Igor concluded with the observation that whilst the five main themes of the Forum are by no means the only pressing issues, these are ones which seem to have specialized experts. Any strategy of transformation, whether in the Balkans, or globally, needs to find ways to unite expertise and knowledge.
Vinod Raina responded by asking the audience to not underestimate the baggage of 40 years of plundering socialist regimes. He argued for the need for progressive movements to distance themselves from the worst of the past but preserve the best elements (a point Tariq Ali also made during his lecture). Srećko Horvat emphasized Igor’s sentiment that the Forum was the start of a process, what he described as a ‘cognitive mapping’ of the Left. He said that this will enable the next Forum to engage more with strategies, and suggested that 2013’s Forum will have working groups for some of the issues.
In the first evening lecture ‘From communism of capital to capital of Communism’, Christian Marazzi talked about the emergence of communism of capital through the socialization of finance capitalism as a result of the historical crisis of capitalism. According to him, to combat the 'crisis of the crisis', particularly in Europe, we must recapture communism, its capital, its reality, transforming the crisis into the process of building common areas of life, the 'ethics of the common’.
In her key-note speech, ‘Future, pasts, languages, Balkans’, Gayatri Spivak spoke of the multiple challenges imposed by globalisation as the new stage of imperialism. According to her, the role of the state in a globalised era has been reduced to that of a manager of the market and capital and not as the embodiment of the ‘general will’ of the people. Thus, she called for rethinking of the nation as a site of capital management and drew attention to the challenge of changing the present structure of education and the need to train future generations about the use of education.
During the final session of the Forum Renata Salecl, Boris Buden and Dubravka Ugrešić, some of the most prominent Balkan and European intellectuals, writers and philosophers, discussed the role and the place of the Balkans in contemporary Europe. Among the questions they considered were such fundamental issues as what happens when one can observe ‘Balkanisation’ within the European Union while the ‘Europeanisation’ of the Balkans is in crisis? They critically examined the meaning of the word 'Balkans' in the media and in artistic, literary and academic spheres. The term generates both fascination and fear and its very borders are subject to constant re-imagination, both in the Western media as well as within this region.

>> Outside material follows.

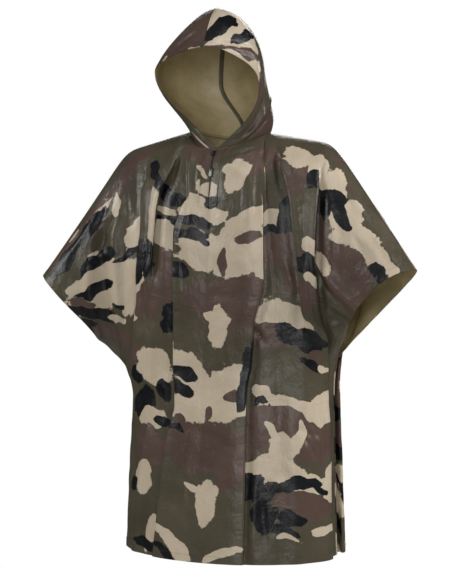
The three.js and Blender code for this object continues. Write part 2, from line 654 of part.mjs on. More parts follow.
// Pull tab, drawn hanging from the middle of its bar
function pullGeometry() {
  const w = PULL.width / 2;
  const bar = PULL.bar / 2;
  const tip = PULL.corner;
  const plate = polygon([[-w, bar], [-w, tip - PULL.length], [tip - w, -PULL.length],
    [w - tip, -PULL.length], [w, tip - PULL.length], [w, bar]]);
  const inside = w - PULL.leg;
  plate.holes.push(polygon([[-inside, -bar], [inside, -bar], [inside, -bar - PULL.window],
    [-inside, -bar - PULL.window]]));
  const geometry = new THREE.ExtrudeGeometry(plate, { depth: PULL.thick, bevelEnabled: false });
  geometry.translate(0, 0, -PULL.thick / 2);
  return geometry.rotateX(QUARTER_TURN);
}

// Pull tab with its bar in the middle of the slider's loop, lying down along the placket
function pullOnSlider() {
  return pullGeometry().translate(0, -SLIDER.thick - BAIL.rise / 2, BAIL.height);
}

// Cap of the snap with the ring pressed into its face, face towards -y
function snapGeometry() {
  const r = SNAP.radius;
  const h = SNAP.height;
  const profile = [[0, 0], [r, 0], [r, h * 0.45], [r * 0.86, h], [r * 0.62, h], [r * 0.55, h * 0.6],
    [0, h * 0.7]];
  const points = profile.map(([x, y]) => new THREE.Vector2(x, y));
  return new THREE.LatheGeometry(points, SNAP.sides).rotateX(Math.PI);
}

const wasm = await Module();
wasm.setup();
const PLAIN_COUNTS = { [-1]: plainCounts(-1), 1: plainCounts(1) };
const poncho = new THREE.Group();
poncho.name = 'rain_poncho';
addMesh(poncho, 'front_panel', panelGeometry(-1), cloth(COLOURS.cloth));
addMesh(poncho, 'back_panel', panelGeometry(1), cloth(COLOURS.cloth));
addMesh(poncho, 'hood_left', hoodGeometry(SIDES.left), cloth(COLOURS.cloth));
addMesh(poncho, 'hood_right', hoodGeometry(SIDES.right), cloth(COLOURS.cloth));
addMesh(poncho, 'hood_seam_tape', seamTapeGeometry(), cloth(COLOURS.tape));
addMesh(poncho, 'placket_left', stripGeometry(-1, PLACKET, STRIP_LIFT), cloth(COLOURS.cloth));
addMesh(poncho, 'placket_right', stripGeometry(1, PLACKET, STRIP_LIFT), cloth(COLOURS.cloth));
addMesh(poncho, 'zip_tape_left', stripGeometry(-1, ZIP_TAPE, -STRIP_LIFT), cloth(COLOURS.tape));
addMesh(poncho, 'zip_tape_right', stripGeometry(1, ZIP_TAPE, -STRIP_LIFT), cloth(COLOURS.tape));
addMesh(poncho, 'zip_slider', seatOnFront(sliderGeometry(), SLIDER_ROW, SLIDER_LIFT), metal(COLOURS.slider));
addMesh(poncho, 'zip_pull', seatOnFront(pullOnSlider(), SLIDER_ROW, SLIDER_LIFT), metal(COLOURS.pull));
addMesh(poncho, 'neck_snap', seatOnFront(snapGeometry(), SNAP.row, SNAP.lift), metal(COLOURS.snap));

export default poncho;
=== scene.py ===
import math
from collections import namedtuple

import bpy
import numpy as np
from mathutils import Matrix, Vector, noise


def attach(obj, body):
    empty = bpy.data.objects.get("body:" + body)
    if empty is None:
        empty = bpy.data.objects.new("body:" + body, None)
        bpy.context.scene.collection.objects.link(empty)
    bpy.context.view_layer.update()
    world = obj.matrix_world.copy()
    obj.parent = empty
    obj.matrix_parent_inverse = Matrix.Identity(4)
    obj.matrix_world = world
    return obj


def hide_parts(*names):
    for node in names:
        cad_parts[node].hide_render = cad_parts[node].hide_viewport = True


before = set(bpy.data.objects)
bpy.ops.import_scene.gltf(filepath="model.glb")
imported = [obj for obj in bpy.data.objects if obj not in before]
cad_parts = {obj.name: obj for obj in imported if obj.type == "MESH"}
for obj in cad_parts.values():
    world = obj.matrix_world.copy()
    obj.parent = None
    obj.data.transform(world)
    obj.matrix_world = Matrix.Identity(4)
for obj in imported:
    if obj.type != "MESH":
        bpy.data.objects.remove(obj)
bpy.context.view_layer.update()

METRE = 0.001
QUARTER_TURN = math.pi / 2

# Walls, and the lifts that keep pieces apart
CLOTH = 1.2
STRIP = 1.0
SEAM_GAP = 0.3
PANEL_PARTING = 0.24
HOOD_PARTING = 0.18
STRIP_EASE = 0.15
STRIP_LIFT = CLOTH / 2 + SEAM_GAP + STRIP / 2 + STRIP_EASE

# Neckline, ridge and body, as in the part
NECK = dict(half_width=100, half_depth=90, middle_y=-10, front_z=-20, back_z=30, dip_power=1.3)
NECK_COLUMN = 0.45
ZIP_SLIT_COLUMN = 0.009
ZIP_SLIT_END = 0.26
HEM_Z = -1047
HEM_SIDE_RISE = 4
UNDERARM_MIDDLE_Z = -575
SIDES = {
    -1: dict(neck_z=40, shoulder_fall=0.226, sleeve_fall=1.55, tip_x=508, tip_y=-98, tip_z=-336,
             underarm_z=-603, front_power=0.74, back_power=0.9),
    1: dict(neck_z=26, shoulder_fall=0.19, sleeve_fall=1.33, tip_x=519, tip_y=-98, tip_z=-327,
            underarm_z=-548, front_power=0.64, back_power=0.76),
}
RIDGE_ROUNDING = 14
RIDGE_CROWDING = 0.25
SLEEVE_FROM_X = 250
SLEEVE_FORWARD_POWER = 1.3
BODY_SECTIONS = [
    dict(down=0.0, left_x=288, right_x=284, front=155, back=122),
    dict(down=0.13, left_x=263, right_x=277, front=163, back=120),
    dict(down=0.5, left_x=261, right_x=279, front=182, back=136),
    dict(down=1.0, left_x=265, right_x=283, front=211, back=176),
]
SECTION_FULLNESS = 0.8
SWELL = [
    dict(column=0.0, front=31, back=38),
    dict(column=0.45, front=86, back=88),
    dict(column=0.62, front=76, back=80),
    dict(column=0.82, front=72, back=94),
    dict(column=1.0, front=71, back=114),
]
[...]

They agreed that socialist Yugoslavia was a place where similar processes to those we now witness in the European Union were taking place from the 1960s until the final disintegration. However, these lessons from the positive and negative sides of the Yugoslav experience have not been learned in Europe. Today new progressive and emancipatory movements capable of critically examining the socialist past, the nationalist destruction and also contemporary Balkan societies, and which are embedded and fully active within a wider European and global context, might become new agents of change.